Trashy Business, The Future of Headphones, and Small Business In The Big Apple

The Trashiest $32 Billion Business You’ve Ever Seen

When it comes to owning your own business, there are certain tasks that require you to roll up your sleeves and get a little dirty. More often than not, however, these entrepreneurial tasks are figuratively, not literally, dirty. That definitely isn’t the case for Adrian Paisley, whose business and business model was recently written about in an article featured in the New York Times. Paisley might look like a survivalist, often driving around a large truck and trailer filled to the brim with an assortment of broken and tossed-to-the-curb goods, but he’s a serious entrepreneur, one whose business is part of the $32 billion generated each year by recycling scrap metal.

Because certain materials, especially metals, are becoming more and more difficult to find “out in the wild” - and because global demand continues to increase - a new breed of entrepreneurs is emerging, capitalizing on the “tidal wave of trash” that Americans are so good at producing. (In the New York Times article, it goes on to say that “Americans make up just 4 percent of the world’s population, but we account for 12 percent of the planet’s yearly waste,” which means we are the biggest producers of trash per capita.

Paisley, along with other recycling business professionals (who range from family-owned businesses to giant multinational corporations), scour our trash, looking for profit in the form of, for example, copper wire. Using an app called iScrap, you can check the going rate for different metals and materials, choosing to cash in or hold on depending on prices. Currently, the Institute of Scrap Recycling Industries (ISRI) reports that there are more than half a million people in the United States employed by the scrap industry, a number that surpasses everyone in America who works as “computer programmers, web developers, chemical engineers and biomedical engineers combined”.

While China has long been consuming all of the scrap metals it can get its hands on in order to keep up with industry demand, Americans are quickly catching on. Of course, it’s up to the scavenging entrepreneur to decide whether they’ll hand their metals and other valuable finds over to China - or dedicate them to their own local economy.

 

The Real Future of Headphones

While it might seem like everyone who’s anyone has their hands on Apple’s AirPods, the truth is that most experts agree that model is not “the future of headphones”. A stepping stone in the right direction, and a nod to the evolution of human communication, AirPods seem to overlook something important: Our instinctual need as a species to be connected not just to media, but to the real world and people around us.

Frog Design, which has been around for half a century and has firsthand experience with the evolution of design, believes that the next logical (and critical) step for headphones is to underscore an immersive experience, rather than one that focuses primarily on isolation. Following this train of thought, the innovators at Frog believe that “consumers will want headphones that support augmented audio experiences without disrupting their real-world communications”.

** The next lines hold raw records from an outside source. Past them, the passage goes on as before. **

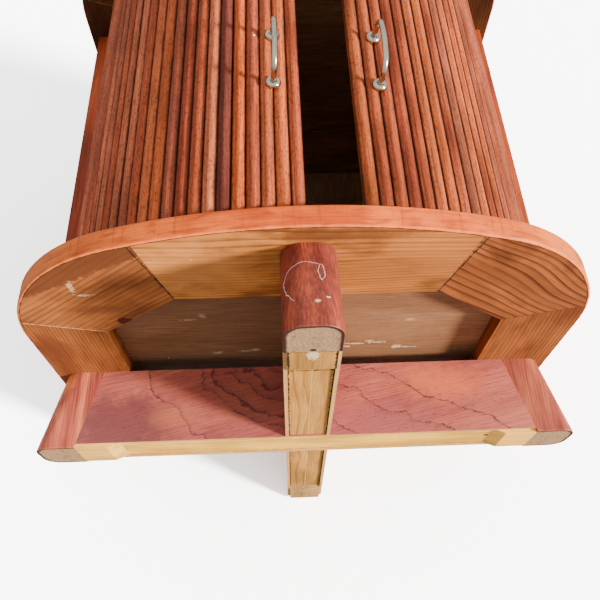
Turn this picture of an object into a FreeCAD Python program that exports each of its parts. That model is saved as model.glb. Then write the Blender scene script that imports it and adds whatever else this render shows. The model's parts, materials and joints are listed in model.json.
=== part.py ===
"""A bow-fronted tambour cabinet on a crossed-beam base.

Two reeded tambour doors run in circular grooves between two D-shaped panels. Each panel is a
thin board over a ring of mitred pine segments, lipped with a bent band. The base is two hollow
beams, halved over each other, with solid noses and small foot pads at their ends.

Frame: millimetres, +Z up, the front towards -Y, the origin under the middle of the whole cabinet
on the surface that the foot pads stand on. Cabinet positions are written from the front of the
D-shaped panels and moved back by Dims.front_to_middle.
"""
import FreeCAD, Part
import math
import os
import re
import Sketcher

V = FreeCAD.Vector

DIMENSIONS = {
    # whole cabinet
    "panel_width": 566, "panel_depth": 550, "base_height": 87, "panel_thick": 21,
    "clear_height": 468, "front_to_middle": 262.44,
    # D-shaped panels
    "front_radius": 570, "corner_radius": 160, "band_thick": 3, "board_thick": 5,
    "band_round": 1.5,
    # mitred frame: inner octagon and the places where the joints meet the outline
    "octagon_front": 110, "octagon_half_front": 123, "octagon_side": 172,
    "octagon_half_width": 200, "octagon_back": 490, "mitre_front_x": 150, "mitre_side_y": 146,
    "mitre_reach": 1.2,
    # carcass
    "side_outer": 272, "side_thick": 20, "side_front": 208, "side_back": 540,
    "back_front": 514, "back_thick": 10,
    # tambour track and slats
    "track_x": 43, "track_y": 207, "track_radius": 202, "slat_pitch": 3.6, "slat_count": 29,
    "first_slat": -10.4, "slat_width": 12, "slat_thick": 9, "slat_round": 3.2,
    "slat_end_gap": 1.2, "tongue_thick": 5, "tongue_length": 2.5, "groove_depth": 3.5,
    "groove_inner": 192.8, "groove_outer": 199.4, "groove_start": 12.6, "groove_end": 183,
    "canvas_thick": 0.8, "canvas_margin": 9, "canvas_short": 0.2, "left_rest": 0, "right_rest": 13.3,
    "threshold_height": 10, "threshold_outer": 190, "threshold_inner": 171,
    "threshold_front": 132,
    # pulls
    "left_pull_low": 252.5, "right_pull_low": 247.5, "pull_spacing": 64.5,
    "wire_radius": 2.65, "wire_reach": 26.8,
    "wire_bend": 15, "wire_crown": 1.6, "rosette_radius": 7.2, "rosette_height": 4.2,
    "screw_radius": 2, "screw_head_radius": 4, "screw_head_height": 1.8, "wire_foot_gap": 0.2,
    "screw_bite": 3, "rosette_clearance": 0.05,
    # base beams
    "long_beam_width": 48, "cross_beam_width": 56, "cross_beam_y": 300, "skin_thick": 3.5,
    "long_tip": 3, "long_end": 548, "cross_half": 297, "nose_length": 45, "nose_round": 18,
    "long_lean": 20, "cross_lean": 24, "core_lift": 6, "skin_lift": 4, "pad_length": 34,
    "pad_slope": 14, "lap_height": 46.5,
    "base_screw_x": 212, "base_screw_front": 73, "base_screw_back": 520,
    "base_screw_radius": 2.2, "base_screw_low": 52,
}

doc = FreeCAD.newDocument("TambourCabinet")
sheet = doc.addObject("Spreadsheet::Sheet", "Dims")
for row, (alias, value) in enumerate(DIMENSIONS.items(), start=1):
    sheet.set(f"A{row}", alias)
    sheet.set(f"B{row}", str(value))
    sheet.setAlias(f"B{row}", alias)
doc.recompute()

nodes = []


def bound(formula):
    """Turn plain dimension names in a formula into references to the sheet's cells."""
    def reference(match):
        word = match.group(0)
        return f"Dims.{word}" if word in DIMENSIONS else word
    return re.sub(r"[a-z]+(?:_[a-z]+)*", reference, str(formula))


def number(formula):
    """The present value of a formula."""
    return float(sheet.evalExpression(bound(formula)))


def bind(thing, name, formula):
    """Set a property from a formula that stays tied to the sheet."""
    thing.setExpression(name, bound(formula))


def place(thing, label, x="0", y="0", z="0", turn="0"):
    """Name a finished sub-part and put it at a cabinet position, turned about Z."""
    thing.Label = label
    bind(thing, "Placement.Base.x", x)
    bind(thing, "Placement.Base.y", f"{y} - front_to_middle")
    bind(thing, "Placement.Base.z", z)
    thing.Placement.Rotation = FreeCAD.Rotation(V(0, 0, 1), number(turn))
    nodes.append(thing)
    return thing


# ---- sketches and features -------------------------------------------------------------------

def new_sketch(body, role, name):
    """A sketch on one of the body's own origin planes."""
    sketch = body.newObject("Sketcher::SketchObject", name)
    plane = next(item for item in body.Origin.OriginFeatures if item.Role == role)
    sketch.AttachmentSupport = [(plane, "")]
    sketch.MapMode = "FlatFace"
    return sketch


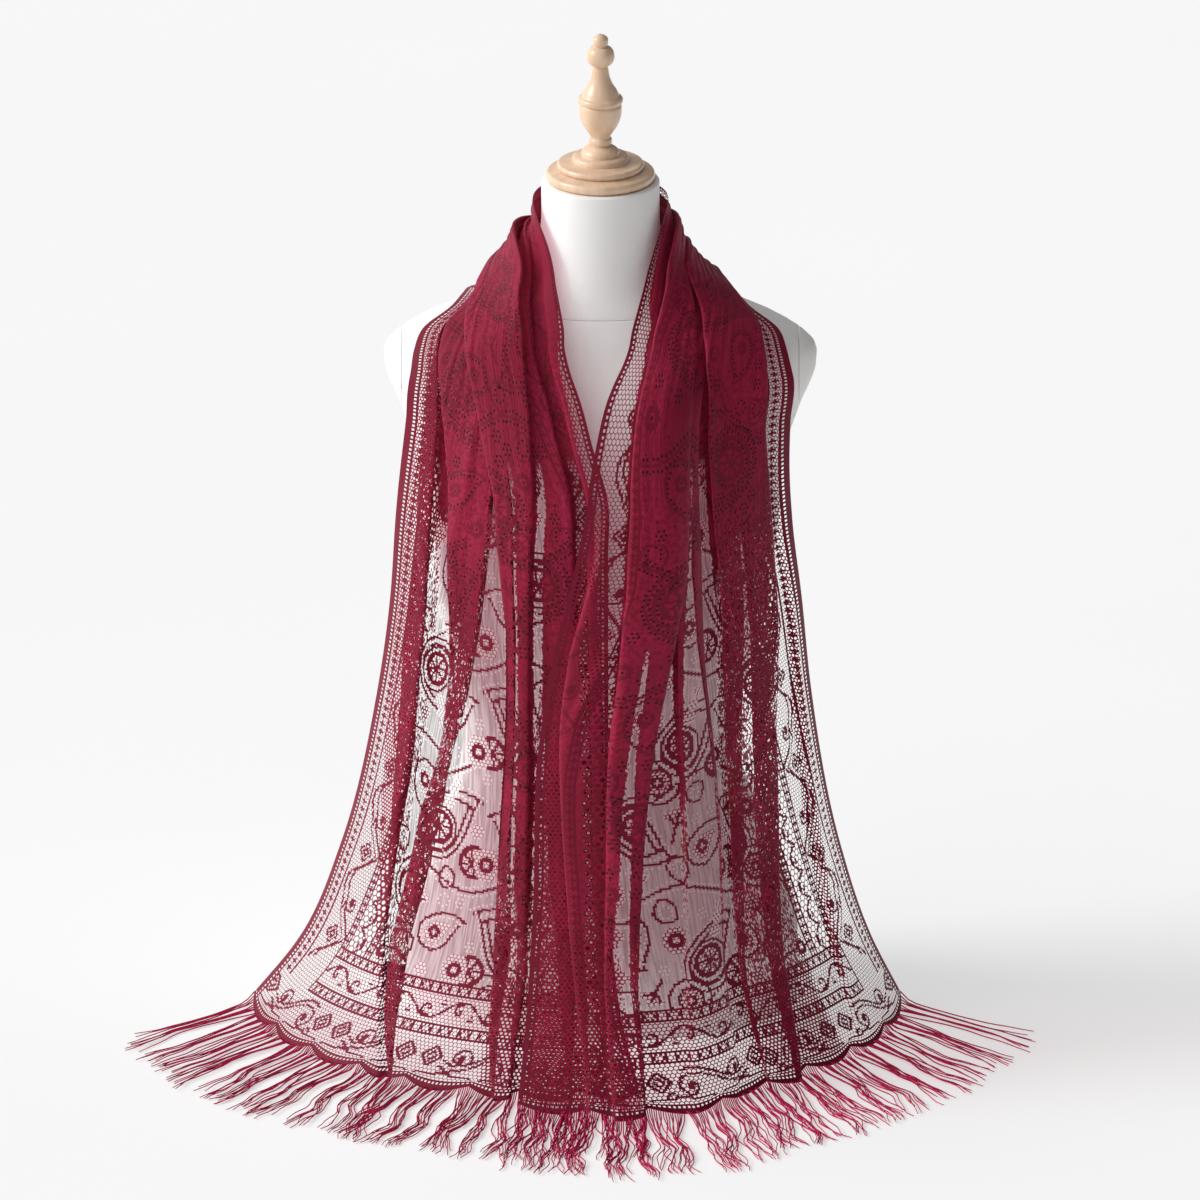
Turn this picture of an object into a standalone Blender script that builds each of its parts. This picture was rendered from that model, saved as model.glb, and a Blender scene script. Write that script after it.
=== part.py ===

What that will look like (or better sound like) is still, of course, completely elusive. One Forbes writer suggests that it will be something like “Google Glass for your ears”. Either way, all bets are on headphones that don't just impact how we listen to music, but rather ones that completely change our auditory existence.

 

What’s Happening with Small Businesses in New York

Small local businesses, the kind that charm you as you pass by on your way to work, seem to be especially elusive these days, especially on the streets of certain New York City neighborhoods - and it has local politicians concerned. According to a recent article, “vacant storefronts taking up as much as 20% of some retail areas of Manhattan and Brooklyn”.

In an effort to help, the local City Council just passed a law that requires “landlords to register the status of their retail space, with updates when businesses come and go”. While it might not seem like a huge step in helping small businesses stay in business, the hope is that it will give the city an idea of what’s going on (especially in terms of ever-increasing rent) before it happens, a professional pulse on the local economy.

Although the economy has been making gains over the last several years, New York City locals (and dozens of other metropolitan areas around the country) are concerned that these vacant retail spaces will do considerable damage, changing the whole way the city looks and feels.

Of course, one of the biggest arguments is to simply cap the rent required for these small businesses. Unfortunately, these simple solutions tend to get sticky as you start to look more closely at what’s really going on. Steven Soutendijk, the executive managing director at Cushman & Wakefield, a New York City staple in commercial real estate, notes that “landlords still have to pay for maintenance, property tax, the mortgage…”, which are all, of course, prone to regular increases. Soutendijk goes on to say that, without making any income from a commercial space, “there’s almost no reason why any owners would want a space”, leaving city officials stuck in limbo, finger on the pulse with little to do when the heart rate drops.